REQUIRED WORK:
Which lines below fall between the one containing "return bush_blank() - revolve(hole, Axis.Z)" and the one containing "obj.parent = empty"? Repeat them exactly, counting both of those lines, and add nothing else.
● ● ● ● ●
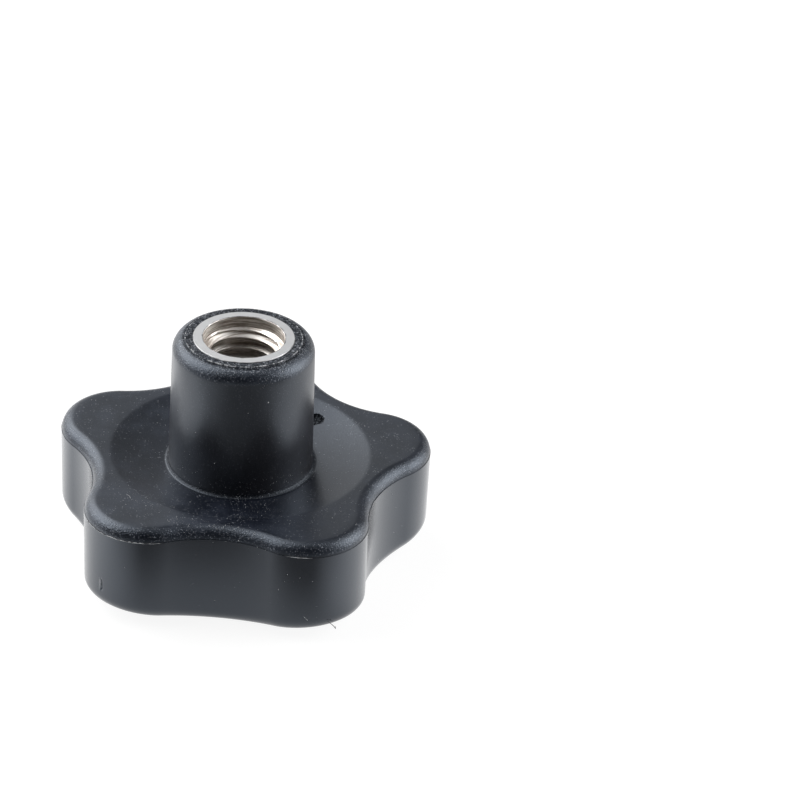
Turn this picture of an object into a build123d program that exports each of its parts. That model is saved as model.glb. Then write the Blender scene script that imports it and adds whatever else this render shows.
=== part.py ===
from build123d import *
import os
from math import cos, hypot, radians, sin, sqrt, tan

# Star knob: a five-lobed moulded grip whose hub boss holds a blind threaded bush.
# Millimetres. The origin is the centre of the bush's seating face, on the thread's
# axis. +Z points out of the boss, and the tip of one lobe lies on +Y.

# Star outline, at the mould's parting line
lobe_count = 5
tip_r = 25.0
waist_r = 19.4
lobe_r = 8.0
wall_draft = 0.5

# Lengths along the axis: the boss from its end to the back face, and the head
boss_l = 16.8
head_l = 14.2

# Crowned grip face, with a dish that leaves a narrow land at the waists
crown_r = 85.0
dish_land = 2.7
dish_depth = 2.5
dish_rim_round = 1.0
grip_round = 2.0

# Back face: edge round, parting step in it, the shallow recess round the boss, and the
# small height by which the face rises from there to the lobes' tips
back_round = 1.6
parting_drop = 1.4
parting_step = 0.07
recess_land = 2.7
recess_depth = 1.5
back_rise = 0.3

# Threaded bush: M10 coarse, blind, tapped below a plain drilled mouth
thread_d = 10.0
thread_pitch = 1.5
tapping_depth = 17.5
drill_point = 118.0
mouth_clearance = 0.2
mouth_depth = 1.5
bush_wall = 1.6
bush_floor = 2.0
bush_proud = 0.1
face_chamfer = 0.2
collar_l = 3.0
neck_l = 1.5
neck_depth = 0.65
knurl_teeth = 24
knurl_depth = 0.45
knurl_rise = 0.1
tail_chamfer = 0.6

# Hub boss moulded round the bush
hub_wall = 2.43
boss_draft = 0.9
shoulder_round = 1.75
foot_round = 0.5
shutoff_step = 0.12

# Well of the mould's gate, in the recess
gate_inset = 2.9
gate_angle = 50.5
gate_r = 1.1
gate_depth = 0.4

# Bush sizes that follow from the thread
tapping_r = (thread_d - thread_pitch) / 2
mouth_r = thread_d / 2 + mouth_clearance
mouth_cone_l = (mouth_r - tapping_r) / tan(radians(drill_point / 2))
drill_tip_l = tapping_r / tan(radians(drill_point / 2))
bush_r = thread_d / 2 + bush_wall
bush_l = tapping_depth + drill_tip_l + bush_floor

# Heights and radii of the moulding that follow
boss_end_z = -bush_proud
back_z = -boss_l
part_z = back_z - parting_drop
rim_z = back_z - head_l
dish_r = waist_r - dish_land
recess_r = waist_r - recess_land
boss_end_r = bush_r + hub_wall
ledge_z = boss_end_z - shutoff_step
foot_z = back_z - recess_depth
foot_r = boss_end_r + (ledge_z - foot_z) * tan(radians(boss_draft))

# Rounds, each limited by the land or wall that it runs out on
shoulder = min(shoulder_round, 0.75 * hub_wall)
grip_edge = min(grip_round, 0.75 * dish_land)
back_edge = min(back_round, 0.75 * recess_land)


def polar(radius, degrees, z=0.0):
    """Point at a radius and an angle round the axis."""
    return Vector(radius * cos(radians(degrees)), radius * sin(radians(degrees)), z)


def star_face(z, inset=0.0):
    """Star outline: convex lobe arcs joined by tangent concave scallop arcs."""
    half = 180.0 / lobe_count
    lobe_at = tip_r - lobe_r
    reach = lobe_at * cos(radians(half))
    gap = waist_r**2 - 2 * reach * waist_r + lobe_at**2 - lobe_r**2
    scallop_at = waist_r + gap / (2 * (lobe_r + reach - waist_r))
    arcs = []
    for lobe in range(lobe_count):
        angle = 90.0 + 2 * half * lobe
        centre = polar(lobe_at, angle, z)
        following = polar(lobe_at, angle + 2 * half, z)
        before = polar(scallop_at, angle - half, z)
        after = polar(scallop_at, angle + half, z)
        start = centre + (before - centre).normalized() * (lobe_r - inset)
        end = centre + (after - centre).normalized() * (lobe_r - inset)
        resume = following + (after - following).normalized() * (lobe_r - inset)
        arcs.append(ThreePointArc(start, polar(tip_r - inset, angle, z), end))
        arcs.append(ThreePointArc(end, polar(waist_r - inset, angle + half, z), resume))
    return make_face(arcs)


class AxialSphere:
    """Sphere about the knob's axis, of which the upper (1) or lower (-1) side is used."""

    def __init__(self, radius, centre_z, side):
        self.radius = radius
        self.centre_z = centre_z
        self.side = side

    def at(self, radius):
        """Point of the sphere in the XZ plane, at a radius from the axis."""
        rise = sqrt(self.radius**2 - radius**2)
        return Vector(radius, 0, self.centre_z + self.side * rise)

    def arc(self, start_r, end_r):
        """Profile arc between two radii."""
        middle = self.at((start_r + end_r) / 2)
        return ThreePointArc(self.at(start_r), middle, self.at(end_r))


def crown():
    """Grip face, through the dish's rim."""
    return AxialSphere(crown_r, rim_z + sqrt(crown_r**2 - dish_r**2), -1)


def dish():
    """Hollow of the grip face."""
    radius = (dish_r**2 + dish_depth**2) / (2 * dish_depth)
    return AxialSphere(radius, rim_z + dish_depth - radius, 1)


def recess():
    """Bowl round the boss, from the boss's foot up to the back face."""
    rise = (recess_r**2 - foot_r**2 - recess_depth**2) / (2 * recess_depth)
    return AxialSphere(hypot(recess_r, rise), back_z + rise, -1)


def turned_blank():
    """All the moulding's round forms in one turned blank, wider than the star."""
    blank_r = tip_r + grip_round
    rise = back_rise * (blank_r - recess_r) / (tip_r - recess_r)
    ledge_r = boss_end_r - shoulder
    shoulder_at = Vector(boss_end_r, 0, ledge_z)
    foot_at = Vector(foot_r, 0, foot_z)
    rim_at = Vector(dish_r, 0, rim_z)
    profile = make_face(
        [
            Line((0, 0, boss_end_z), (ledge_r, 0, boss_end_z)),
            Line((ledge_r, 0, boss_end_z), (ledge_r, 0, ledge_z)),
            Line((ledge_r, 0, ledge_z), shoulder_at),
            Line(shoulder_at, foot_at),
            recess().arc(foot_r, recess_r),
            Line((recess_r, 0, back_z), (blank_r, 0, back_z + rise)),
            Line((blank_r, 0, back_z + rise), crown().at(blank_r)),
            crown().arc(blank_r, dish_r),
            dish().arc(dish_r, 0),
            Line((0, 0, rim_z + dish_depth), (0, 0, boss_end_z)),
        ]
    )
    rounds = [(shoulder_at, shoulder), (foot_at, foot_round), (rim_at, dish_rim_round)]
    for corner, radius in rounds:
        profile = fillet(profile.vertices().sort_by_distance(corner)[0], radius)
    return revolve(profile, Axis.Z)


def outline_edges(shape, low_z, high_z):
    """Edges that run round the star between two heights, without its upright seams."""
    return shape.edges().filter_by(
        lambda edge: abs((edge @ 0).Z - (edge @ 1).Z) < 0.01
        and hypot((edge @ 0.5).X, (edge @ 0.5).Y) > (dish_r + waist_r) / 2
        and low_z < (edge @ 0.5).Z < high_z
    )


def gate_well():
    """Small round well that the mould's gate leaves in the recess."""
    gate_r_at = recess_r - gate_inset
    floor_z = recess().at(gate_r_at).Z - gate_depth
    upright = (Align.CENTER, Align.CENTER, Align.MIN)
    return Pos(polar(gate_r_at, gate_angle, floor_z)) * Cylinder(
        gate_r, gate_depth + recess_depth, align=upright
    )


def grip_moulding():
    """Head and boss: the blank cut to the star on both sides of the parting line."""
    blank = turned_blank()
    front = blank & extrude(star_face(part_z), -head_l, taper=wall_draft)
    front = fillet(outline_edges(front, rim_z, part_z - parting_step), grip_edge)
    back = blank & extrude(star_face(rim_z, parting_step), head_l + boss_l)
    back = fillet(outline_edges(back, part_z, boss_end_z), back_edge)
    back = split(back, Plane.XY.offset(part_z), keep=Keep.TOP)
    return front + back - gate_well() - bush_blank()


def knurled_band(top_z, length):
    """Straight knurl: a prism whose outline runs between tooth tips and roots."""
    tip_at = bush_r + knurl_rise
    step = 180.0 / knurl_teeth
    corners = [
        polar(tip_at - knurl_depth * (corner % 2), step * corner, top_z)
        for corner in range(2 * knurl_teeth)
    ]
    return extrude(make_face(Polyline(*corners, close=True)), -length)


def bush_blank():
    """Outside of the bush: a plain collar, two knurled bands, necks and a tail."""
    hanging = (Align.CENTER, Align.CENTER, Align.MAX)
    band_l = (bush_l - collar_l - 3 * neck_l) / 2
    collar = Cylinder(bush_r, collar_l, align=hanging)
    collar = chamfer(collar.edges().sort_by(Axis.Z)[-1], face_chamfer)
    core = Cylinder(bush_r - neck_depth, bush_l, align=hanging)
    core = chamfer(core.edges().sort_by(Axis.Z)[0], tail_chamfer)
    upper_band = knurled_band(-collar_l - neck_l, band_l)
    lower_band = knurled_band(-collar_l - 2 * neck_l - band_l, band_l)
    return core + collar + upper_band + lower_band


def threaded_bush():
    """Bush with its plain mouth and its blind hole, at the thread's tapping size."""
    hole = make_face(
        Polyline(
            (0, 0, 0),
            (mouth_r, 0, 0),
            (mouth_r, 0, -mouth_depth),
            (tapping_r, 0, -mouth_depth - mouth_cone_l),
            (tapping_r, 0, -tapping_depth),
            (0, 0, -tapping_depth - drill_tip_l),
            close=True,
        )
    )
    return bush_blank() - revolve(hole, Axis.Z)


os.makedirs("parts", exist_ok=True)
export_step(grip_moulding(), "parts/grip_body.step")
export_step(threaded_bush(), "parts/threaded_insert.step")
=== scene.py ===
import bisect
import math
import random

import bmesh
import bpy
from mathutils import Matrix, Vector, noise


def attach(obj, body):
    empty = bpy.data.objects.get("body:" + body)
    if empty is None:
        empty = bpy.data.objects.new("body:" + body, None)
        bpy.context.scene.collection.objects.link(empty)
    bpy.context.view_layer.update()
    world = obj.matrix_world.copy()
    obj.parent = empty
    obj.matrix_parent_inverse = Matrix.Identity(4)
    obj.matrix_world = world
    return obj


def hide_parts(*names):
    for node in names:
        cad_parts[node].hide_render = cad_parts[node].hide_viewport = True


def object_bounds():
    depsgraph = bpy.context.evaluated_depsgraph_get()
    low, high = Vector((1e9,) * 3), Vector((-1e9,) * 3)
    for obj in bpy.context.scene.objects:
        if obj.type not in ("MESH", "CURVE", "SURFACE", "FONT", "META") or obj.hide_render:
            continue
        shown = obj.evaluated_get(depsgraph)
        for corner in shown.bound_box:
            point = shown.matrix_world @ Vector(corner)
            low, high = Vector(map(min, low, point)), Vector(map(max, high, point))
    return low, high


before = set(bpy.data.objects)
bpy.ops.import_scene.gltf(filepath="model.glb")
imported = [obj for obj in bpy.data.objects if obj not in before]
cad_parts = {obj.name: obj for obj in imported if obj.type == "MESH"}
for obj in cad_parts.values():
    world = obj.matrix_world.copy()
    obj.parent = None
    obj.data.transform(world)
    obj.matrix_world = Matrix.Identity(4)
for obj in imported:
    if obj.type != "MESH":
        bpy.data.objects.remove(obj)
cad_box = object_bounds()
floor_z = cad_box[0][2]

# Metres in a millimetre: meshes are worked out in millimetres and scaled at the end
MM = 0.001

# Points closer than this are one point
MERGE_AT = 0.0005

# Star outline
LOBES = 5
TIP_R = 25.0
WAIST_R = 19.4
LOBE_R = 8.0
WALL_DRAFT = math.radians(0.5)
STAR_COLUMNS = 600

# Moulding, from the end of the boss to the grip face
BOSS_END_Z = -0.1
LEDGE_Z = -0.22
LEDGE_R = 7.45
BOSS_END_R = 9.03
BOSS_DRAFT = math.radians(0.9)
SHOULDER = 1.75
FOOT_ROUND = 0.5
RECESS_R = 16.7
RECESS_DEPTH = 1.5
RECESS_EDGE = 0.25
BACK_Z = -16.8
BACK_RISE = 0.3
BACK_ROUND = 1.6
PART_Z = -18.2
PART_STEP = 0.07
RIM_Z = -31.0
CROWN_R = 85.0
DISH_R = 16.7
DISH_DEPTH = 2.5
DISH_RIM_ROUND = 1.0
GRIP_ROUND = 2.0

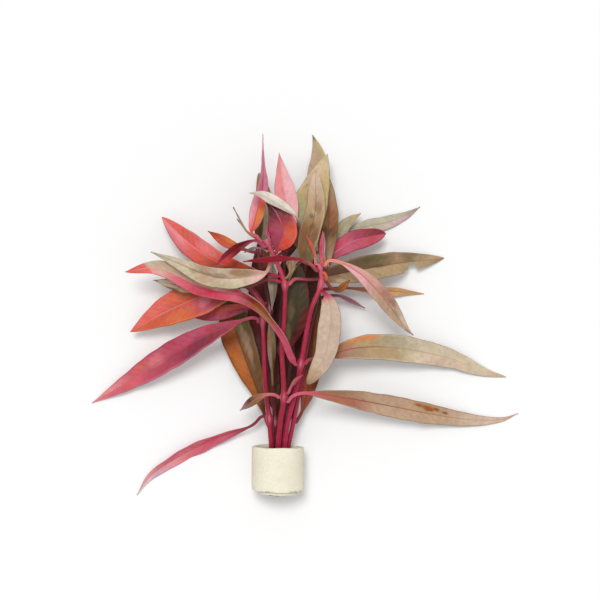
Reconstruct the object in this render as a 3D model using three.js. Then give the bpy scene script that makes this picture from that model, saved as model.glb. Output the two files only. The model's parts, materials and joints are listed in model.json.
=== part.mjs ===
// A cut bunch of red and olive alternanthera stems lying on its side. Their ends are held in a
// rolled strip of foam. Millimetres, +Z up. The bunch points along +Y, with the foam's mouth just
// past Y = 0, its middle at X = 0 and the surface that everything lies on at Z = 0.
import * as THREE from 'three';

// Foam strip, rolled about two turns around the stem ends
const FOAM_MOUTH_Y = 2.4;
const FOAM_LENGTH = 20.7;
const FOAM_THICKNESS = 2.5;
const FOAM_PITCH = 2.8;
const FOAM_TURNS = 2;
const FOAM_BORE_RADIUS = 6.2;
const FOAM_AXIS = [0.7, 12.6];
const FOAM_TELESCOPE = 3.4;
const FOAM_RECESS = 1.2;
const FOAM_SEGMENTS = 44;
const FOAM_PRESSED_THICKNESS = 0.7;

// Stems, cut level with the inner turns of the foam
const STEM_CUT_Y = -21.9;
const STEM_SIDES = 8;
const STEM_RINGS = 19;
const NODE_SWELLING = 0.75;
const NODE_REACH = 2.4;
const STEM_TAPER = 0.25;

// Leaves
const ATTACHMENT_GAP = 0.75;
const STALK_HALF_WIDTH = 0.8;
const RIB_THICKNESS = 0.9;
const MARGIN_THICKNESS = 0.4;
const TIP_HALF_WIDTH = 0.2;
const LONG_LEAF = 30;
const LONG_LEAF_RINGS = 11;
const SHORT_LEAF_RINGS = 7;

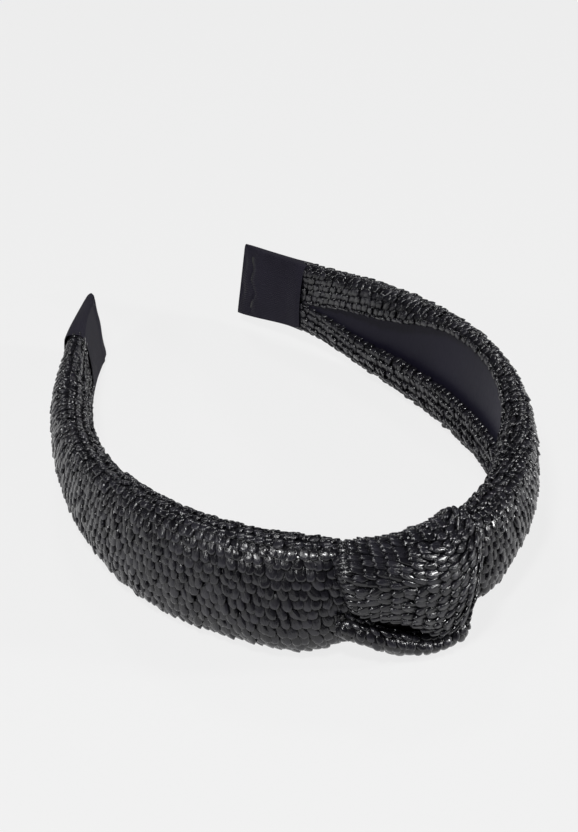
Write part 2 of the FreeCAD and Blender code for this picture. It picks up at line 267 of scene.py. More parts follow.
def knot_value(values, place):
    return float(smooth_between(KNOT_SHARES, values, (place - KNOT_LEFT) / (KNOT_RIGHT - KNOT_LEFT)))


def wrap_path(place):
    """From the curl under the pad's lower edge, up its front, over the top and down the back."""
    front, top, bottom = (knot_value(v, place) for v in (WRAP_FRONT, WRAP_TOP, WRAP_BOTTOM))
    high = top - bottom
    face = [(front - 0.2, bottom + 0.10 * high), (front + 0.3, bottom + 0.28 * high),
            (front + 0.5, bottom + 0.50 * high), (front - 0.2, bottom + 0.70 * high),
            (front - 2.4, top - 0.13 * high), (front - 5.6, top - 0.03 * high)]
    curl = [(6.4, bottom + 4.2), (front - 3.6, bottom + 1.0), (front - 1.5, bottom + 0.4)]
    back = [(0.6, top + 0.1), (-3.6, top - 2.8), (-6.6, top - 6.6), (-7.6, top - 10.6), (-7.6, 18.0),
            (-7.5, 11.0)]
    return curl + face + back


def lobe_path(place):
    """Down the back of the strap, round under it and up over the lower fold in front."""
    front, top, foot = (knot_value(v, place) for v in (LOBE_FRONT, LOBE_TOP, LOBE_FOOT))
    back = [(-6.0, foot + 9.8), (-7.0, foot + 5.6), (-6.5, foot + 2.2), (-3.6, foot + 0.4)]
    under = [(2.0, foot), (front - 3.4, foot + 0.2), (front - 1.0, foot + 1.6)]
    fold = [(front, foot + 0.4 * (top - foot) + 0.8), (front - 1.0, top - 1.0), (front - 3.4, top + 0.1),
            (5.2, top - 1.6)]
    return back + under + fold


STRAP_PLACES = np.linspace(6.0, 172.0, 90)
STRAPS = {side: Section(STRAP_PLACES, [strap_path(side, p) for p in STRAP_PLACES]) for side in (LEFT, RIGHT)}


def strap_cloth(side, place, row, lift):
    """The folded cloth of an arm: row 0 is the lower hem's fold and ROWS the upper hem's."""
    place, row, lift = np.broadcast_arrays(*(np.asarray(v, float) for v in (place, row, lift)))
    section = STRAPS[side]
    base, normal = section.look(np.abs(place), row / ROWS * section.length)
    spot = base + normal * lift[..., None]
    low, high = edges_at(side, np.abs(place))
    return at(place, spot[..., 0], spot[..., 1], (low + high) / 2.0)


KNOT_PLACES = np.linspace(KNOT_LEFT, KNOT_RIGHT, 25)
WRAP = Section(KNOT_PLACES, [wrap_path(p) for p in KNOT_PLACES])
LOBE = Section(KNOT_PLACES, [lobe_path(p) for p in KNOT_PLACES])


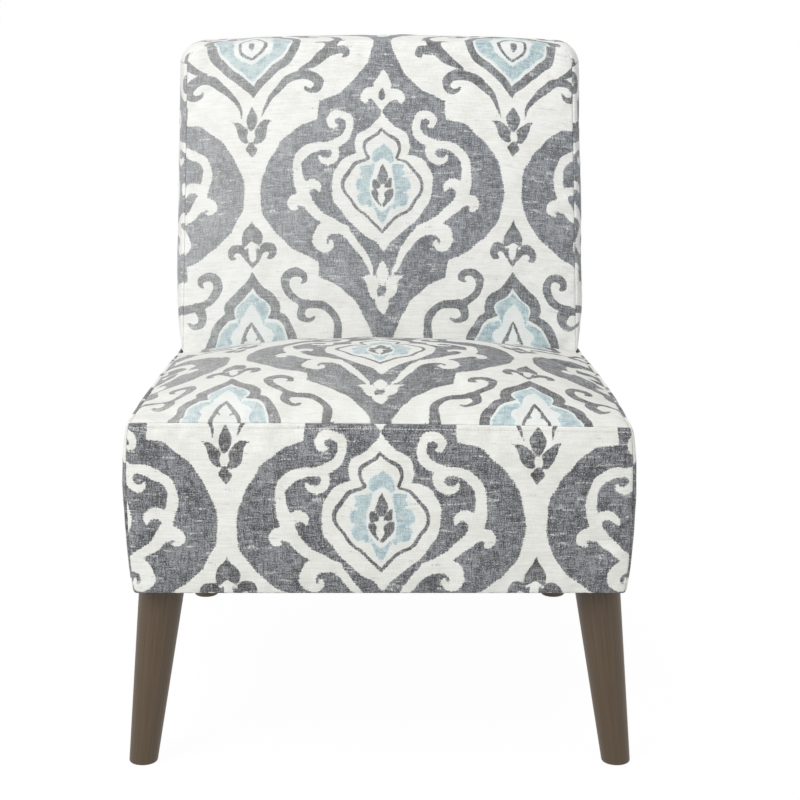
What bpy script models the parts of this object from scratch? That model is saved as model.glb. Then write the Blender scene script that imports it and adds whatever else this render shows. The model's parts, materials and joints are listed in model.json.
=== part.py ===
● ● ● ● ●
ANSWER IN FULL:
    return bush_blank() - revolve(hole, Axis.Z)


os.makedirs("parts", exist_ok=True)
export_step(grip_moulding(), "parts/grip_body.step")
export_step(threaded_bush(), "parts/threaded_insert.step")
=== scene.py ===
import bisect
import math
import random

import bmesh
import bpy
from mathutils import Matrix, Vector, noise


def attach(obj, body):
    empty = bpy.data.objects.get("body:" + body)
    if empty is None:
        empty = bpy.data.objects.new("body:" + body, None)
        bpy.context.scene.collection.objects.link(empty)
    bpy.context.view_layer.update()
    world = obj.matrix_world.copy()
    obj.parent = empty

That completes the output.